My top-ten 2013 writing goals:

1. Continue my freelance gigs (copy editing and article writing) so I can "Starve Better." (Writer friends--"StarveBetter" is an excellent book on writing. Get it!)
2. Make a decision once and for all about which publishing direction I want to go in with Cornelius, and DO IT.
3. Get some of my short stories sold (I have dozens just sitting in my computer twiddling their thumbs).
4. Write a series of short books specifically to market as e-books just to test the market.
5. Work with Denise Churchill to try to figure out what to do with our screenplay, Harry's Ashes. Possibly adapt it into a novel and pitch it to both screen and literature markets.
6. Line up more great speakers (writers, agents, publishers) for LWC.
7. Attend at least one writers' conference and maybe a retreat (looking at Wildacres in North Carolina).
8. Read at least one pleasure book per week.       
9. Expand my social-media presence.
10. Spend less time frittering on Facebook and other Internet sites.

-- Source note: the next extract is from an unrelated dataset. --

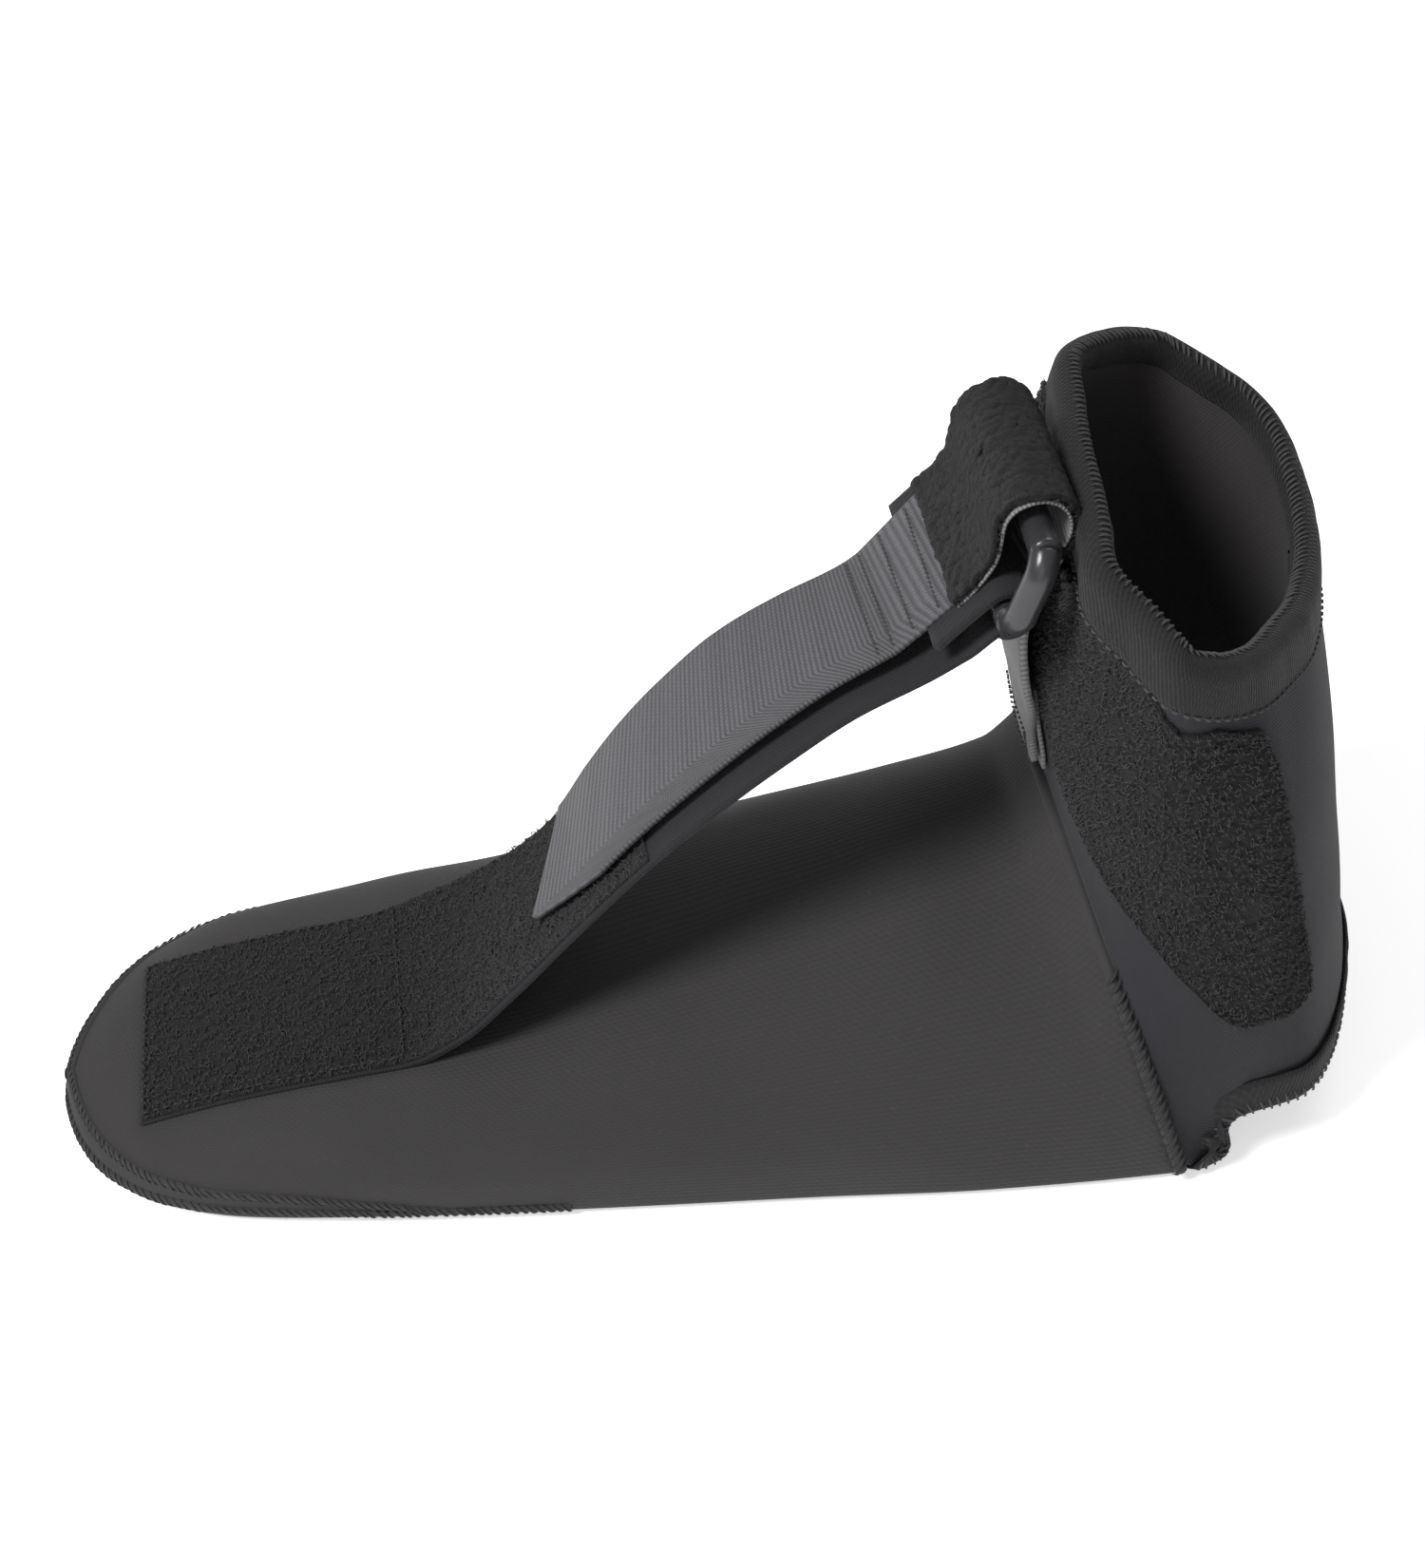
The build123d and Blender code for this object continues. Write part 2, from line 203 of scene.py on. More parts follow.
def strokeMesh(name, strokes, radius, sides=6, taper=True, closed=False):
    # threads, cords and fibres: one tapered tube along each stroke of points in mm
    rings = []
    joins = set()
    for stroke in strokes:
        count = len(stroke)
        side = None
        first = len(rings)
        for k in range(count + (1 if closed else 0)):
            here = Vector(stroke[k % count])
            before = Vector(stroke[(k - 1) % count]) if closed or k > 0 else here
            after = Vector(stroke[(k + 1) % count]) if closed or k < count - 1 else here
            along = (after - before).normalized()
            if side is None:
                side = along.orthogonal().normalized()
            side = (side - along * side.dot(along)).normalized()
            share = k / max(count - 1, 1)
            size = radius * (max(math.sin(math.pi * share), 0.0) ** 0.5 if taper else 1.0)
            rings.append((here, side.copy(), along.cross(side), max(size, radius * 0.08)))
        if closed:
            rings[-1] = rings[first]
        joins.add(len(rings) - 1)
    bm = bmesh.new()
    made = bmesh.ops.create_grid(bm, x_segments=sides, y_segments=len(rings) - 1, size=0.5)
    rowOf = {}
    for v in made["verts"]:
        k = round((v.co.y + 0.5) * (len(rings) - 1))
        rowOf[v] = k
        turn = 2 * math.pi * (v.co.x + 0.5)
        here, a, b, size = rings[k]
        v.co = (here + (a * math.cos(turn) + b * math.sin(turn)) * size) * mm
    between = []  # faces that would run from one stroke to the next
    for f in bm.faces:
        rows = [rowOf[v] for v in f.verts]
        if min(rows) in joins and max(rows) - 1 in joins:
            between.append(f)
    bmesh.ops.delete(bm, geom=between, context="FACES")
    bmesh.ops.remove_doubles(bm, verts=bm.verts, dist=1e-7)
    bmesh.ops.recalc_face_normals(bm, faces=bm.faces)
    return finishMesh(bm, name)


def whip(path, pitch, reach, lift, lean=0.4, seed=3):
    # stitches that cross a line: path gives (point, outward, across) frames
    rng = random.Random(seed)
    strokes = []
    for point, out, across in path:
        along = out.cross(across).normalized()
        size = reach * rng.uniform(0.85, 1.12)
        drift = rng.uniform(-0.15, 0.15) * pitch
        line = []
        for k in range(5):
            t = k / 4 - 0.5
            rise = lift * math.cos(math.pi * t) ** 0.5 if abs(t) < 0.5 else -0.2
            line.append(point + across * (size * 2 * t) + along * (lean * 2 * t * pitch + drift) + out * rise)
        strokes.append(line)
    return strokes


def dash(a, b, rise, middle, end):  # one stitch from a towards b, its middle lifted off the cloth
    return [a, a.lerp(b, middle) + rise, a.lerp(b, end)]


def dress(obj, material):
    obj.data.materials.clear()
    obj.data.materials.append(material)
    return obj


# finishes

def groupSocket(tree, name, way, kind, value=None):
    socket = tree.interface.new_socket(name=name, in_out=way, socket_type=kind)
    if value is not None:
        socket.default_value = value
    return socket


def wire(tree, a, b):
    tree.links.new(a, b)


def mathNode(tree, operation, a, b=None, clamp=False):
    node = tree.nodes.new("ShaderNodeMath")
    node.operation = operation
    node.use_clamp = clamp
    for k, value in enumerate((a, b)):
        if value is None:
            continue
        if isinstance(value, (int, float)):
            node.inputs[k].default_value = value
        else:
            wire(tree, value, node.inputs[k])
    return node.outputs[0]


def mixColor(tree, factor, a, b):
    node = tree.nodes.new("ShaderNodeMix")
    node.data_type = "RGBA"
    for k, value in ((0, factor), (6, a), (7, b)):
        if isinstance(value, (int, float, tuple)):
            node.inputs[k].default_value = value
        else:
            wire(tree, value, node.inputs[k])
    return node.outputs[2]


def noiseNode(tree, vector, scale, detail, roughness=0.5, distortion=0.0):
    node = tree.nodes.new("ShaderNodeTexNoise")
    node.inputs["Detail"].default_value = detail
    node.inputs["Roughness"].default_value = roughness
    node.inputs["Distortion"].default_value = distortion
    wire(tree, vector, node.inputs["Vector"])
    if isinstance(scale, (int, float)):
        node.inputs["Scale"].default_value = scale
    else:
        wire(tree, scale, node.inputs["Scale"])
    return node.outputs["Fac"]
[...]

What are your 2013 writing goals?

Monday, December 31, 2012

"Brain Pickings" for Writers

I've become lost in this really cool website called Brain Pickings. There are tons of writing inspirations in its pages, and I feel like I've seeped into my computer and laid down in the articles and wallowed around in the words. And a piece of my writer self feels even more mentally unbalanced than I realized I was, but another piece feels like it can conquer the writing world. 

What websites on writing make you feel like you can conquer the writing world?

Thursday, December 27, 2012

2013: My Burning Year

I'm officially naming 2013 my burning year. 

I'll be symbolically burning anything that doesn't further my writing and life goals. I've already started by "burning" one of my clients who's consuming my time and creative energy.

Are you "burning" anything in 2013?

Wednesday, December 26, 2012

Nothing New Under the Writing Sun

The realization that there is nothing new under the sun has hit me really hard the past few days. I've become obsessed with it.

I'm always looking for a new story to tell when in fact what I should be seeking is a fresh and entertaining way to tell an old story. Every storyline (whether you believe in three, five, ten, or more plot theories) basically shakes out to one--there's a dude with a problem, and will he overcome? Dude can be literal or symbolic--one or more actual dudes (or she-dudes) or a city of rabbits. It's all the same.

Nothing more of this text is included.